10.What are some of the bands or musical styles that  have had an influence on your music and also what are you listening to nowadays?

Judging by the reviews, I'm apparently influenced by every musical style since Beethoven! But I have had a long musical journey to get where I am - I wasn't really a metalhead until my early twenties, I listened to a lot of alternative rock and prog as a teenager - Radiohead, Skunk Anansie, Pink Floyd, also my dad's music like Eric Clapton and Dire Straits. A lot of that influence really changes how I think as a producer and I always want to incorporate non-metal ideas into metal, to mix it up and keep it interesting. I absolutely love Opeth and the way they do that too so effortlessly, I've got "Sorceress" in the car at the moment, I think it's the best of their prog-rock albums. Similarly, I'm working my way through Porcupine Tree's back catalogue at the moment too. Other direct influences for Cylocosmia include Draconian, who are probably the biggest single inspiration, especially for the first album, also a Chilean folk-doom duo called Uaral - they're amazing and very inspirational - just two people in a studio creating exactly what they want to create, and it's utterly heartbreaking music.

11.What are some of your non musical interests?

Like any producer or mix engineer these days, I'm a massive computer geek - I love gaming, silly internet things, programming and any activity where I get to press loads of buttons. I also write, I have a couple of music-related e-books out, and I've recently done a couple of voice acting gigs which I really enjoyed - definitely something I want to do more of in future.

12.Before we wrap up this interview, do you have any final words or thoughts?

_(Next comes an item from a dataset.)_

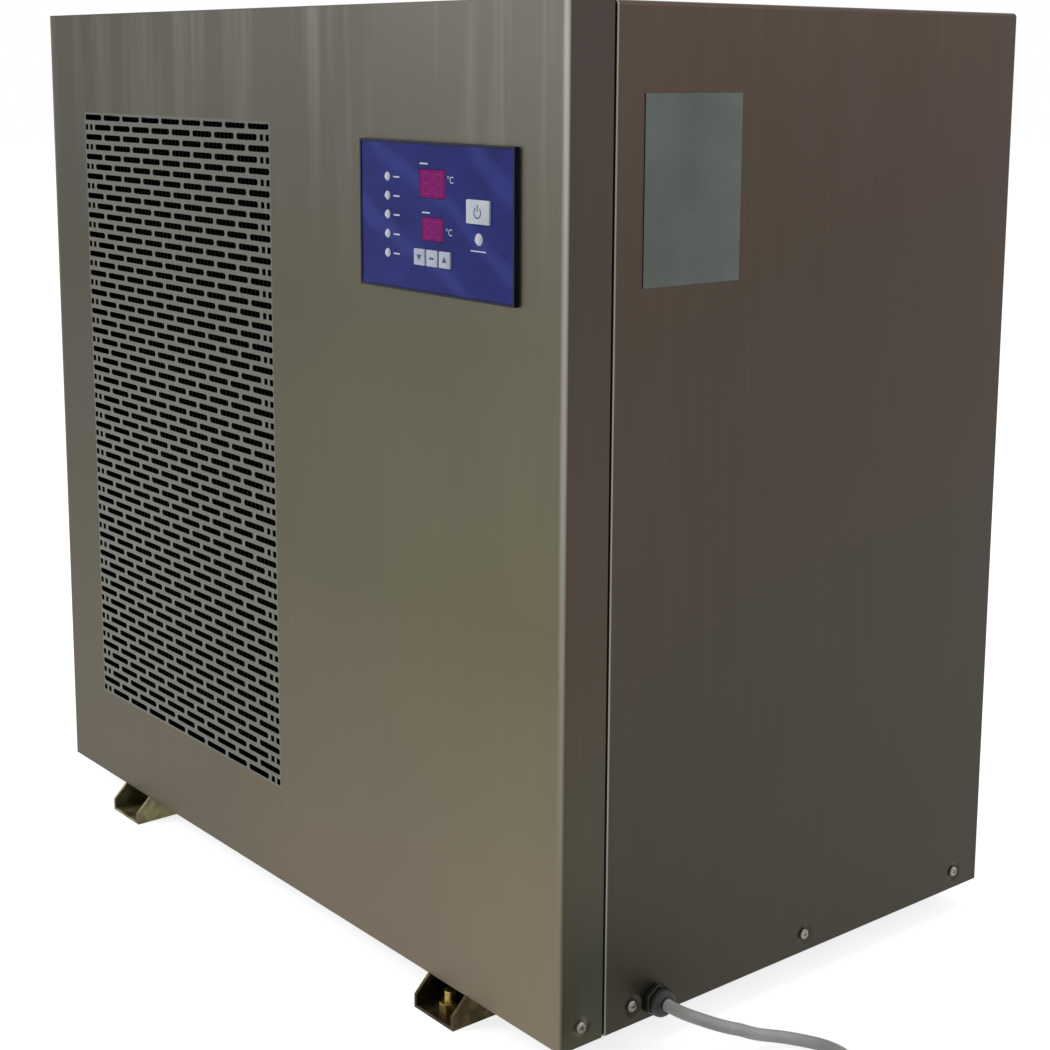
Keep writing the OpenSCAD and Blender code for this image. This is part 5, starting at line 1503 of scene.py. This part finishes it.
@dataclass
class Studio:
    """Camera at the photograph's angle, a pale floor, a white surround and soft lamps."""

    camera_at: Point = (1.2042, -0.9480, 0.6563)
    azimuth: float = 50.69
    pitch: float = 9.80
    roll: float = 0.30
    lens: float = 64.09
    sensor: float = 36.0
    shift_y: float = -0.13
    clip: tuple[float, float] = (0.05, 60.0)
    floor_reach: float = 14.0
    shaded: Pairs = ((0.24, 0.31), (0.10, 0.18))
    floor_glow: float = 0.8
    sky_light: float = 0.3
    lamps: tuple[tuple[str, Point, Point, float, float], ...] = (
        ("left_soft", (-1.6, -2.4, 2.0), (0.0, 0.0, 0.35), 1.6, 34),
        ("right_soft", (2.6, 1.6, 2.0), (0.0, 0.0, 0.35), 1.4, 10),
        ("top_soft", (0.0, 0.3, 3.0), (0.0, 0.0, 0.3), 2.2, 16),
    )

    def camera(self) -> None:
        """Makes the camera."""
        az, p, roll = (math.radians(a) for a in (self.azimuth, self.pitch, self.roll))
        ahead = Vector((-math.sin(az) * math.cos(p), math.cos(az) * math.cos(p), -math.sin(p)))
        right = Vector((math.cos(az), math.sin(az), 0.0))
        up = right.cross(ahead)
        turned_right = math.cos(roll) * right + math.sin(roll) * up
        turned_up = -math.sin(roll) * right + math.cos(roll) * up
        data = bpy.data.cameras.new("camera")
        data.lens = self.lens
        data.sensor_width = self.sensor
        data.shift_y = self.shift_y
        data.clip_start, data.clip_end = self.clip
        camera = put("camera", data)
        turn = Matrix((turned_right, turned_up, -ahead)).transposed().to_4x4()
        camera.matrix_world = Matrix.Translation(self.camera_at) @ turn
        bpy.context.scene.camera = camera

    def world(self) -> None:
        """White behind the object and in its reflections, softer as a light."""
        world = bpy.data.worlds.new("surround")
        bpy.context.scene.world = world
        world.use_nodes = True
        tree = world.node_tree
        tree.nodes.clear()
        seen, path = seen_or_mirrored(tree)
        through = {"operation": "MAXIMUM", 0: seen, 1: path.outputs["Is Transmission Ray"]}
        any_ray = add(tree, "ShaderNodeMath", through).outputs[0]
        light, shown = (
            add(tree, "ShaderNodeBackground", {"Color": linear(WHITE), "Strength": strength}).outputs[0]
            for strength in (self.sky_light, 1.0)
        )
        mixed = add(tree, "ShaderNodeMixShader", {0: any_ray, 1: light, 2: shown}).outputs[0]
        add(tree, "ShaderNodeOutputWorld", {"Surface": mixed})

    def floor(self) -> None:
        """Makes a pale floor that keeps the object's shadow and meets the white surround."""
        mesh = bpy.data.meshes.new("floor")
        reach = self.floor_reach
        corners = [(-reach, -reach, 0), (reach, -reach, 0), (reach, reach, 0), (-reach, reach, 0)]
        mesh.from_pydata(corners, [], [(0, 1, 2, 3)])
        floor = put("floor", mesh)
        material, tree = empty_material("floor_paint")
        seen, _ = seen_or_mirrored(tree)
        # No glow right under the cabinet, where its own shadow is deepest and holes in its base look down
        where = add(tree, "ShaderNodeTexCoord").outputs["Object"]
        place = add(tree, "ShaderNodeSeparateXYZ", {"Vector": where}).outputs
        glows = []
        for axis, (inner, outer) in enumerate(self.shaded):
            side = add(tree, "ShaderNodeMath", {"operation": "ABSOLUTE", 0: place[axis]}).outputs[0]
            ranges = {"From Min": inner, "From Max": outer, "To Max": self.floor_glow, "Value": side}
            glows.append(add(tree, "ShaderNodeMapRange", ranges).outputs["Result"])
        both_ways = {"operation": "MAXIMUM", 0: glows[0], 1: glows[1]}
        clear = add(tree, "ShaderNodeMath", both_ways).outputs[0]
        lift = add(tree, "ShaderNodeMath", {"operation": "MULTIPLY", 0: seen, 1: clear}).outputs[0]
        paint = add(tree, "ShaderNodeBsdfDiffuse", {"Color": linear("#e9e9e9")}).outputs[0]
        glow = add(tree, "ShaderNodeEmission", {"Color": linear(WHITE), "Strength": lift}).outputs[0]
        both = add(tree, "ShaderNodeAddShader", {0: paint, 1: glow}).outputs[0]
        add(tree, "ShaderNodeOutputMaterial", {"Surface": both})
        mesh.materials.append(material)

    def lamp(self, name: str, at: Point, aim: Point, size: float, power: float) -> None:
        """Adds a square soft lamp.

        Args:
            name: Name of the lamp.
            at: Where it hangs.
            aim: Point that it faces.
            size: Side of the square in metres.
            power: Watts.
        """
        data = bpy.data.lights.new(name, "AREA")
        data.size = size
        data.energy = power
        lamp = put(name, data)
        way = Vector(aim) - Vector(at)
        lamp.matrix_world = Matrix.Translation(at) @ way.to_track_quat("-Z", "Y").to_matrix().to_4x4()

    def build(self) -> None:
        """Makes the whole studio."""
        self.camera()
        self.world()
        self.floor()
        for lamp in self.lamps:
            self.lamp(*lamp)


def main() -> None:
    """Builds the scene: the studio with its camera first, then the finishes, the lead and the other pieces.
    """
    logging.basicConfig(level=logging.INFO, format="%(name)s: %(message)s")
    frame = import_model()
    bpy.context.scene.view_settings.view_transform = "Standard"
    Studio().build()
    finishes = Finishes()
    MainsLead(finishes).build()
    Solids().dress(frame["nodes"], finishes)
    tools = NodeTools()
    Fasteners(finishes, tools).build()
    ControlPanel(finishes).build()
    CableGland(finishes).build()
    AirSide(finishes, tools).build()
    WaterSide(finishes, tools).build()


if __name__ == "__main__":
    main()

I'd just like to thank everyone who bought the album, watched the video or gave us feedback on the music. Whilst the music of Cyclocosmia is largely very personal to me, I make it and release it because I hope that other people will understand where I'm coming from and enjoy it - it's really great to know that so many people "get" what Cyclocosmia is about, and I can promise them that there's more where that came from in the future!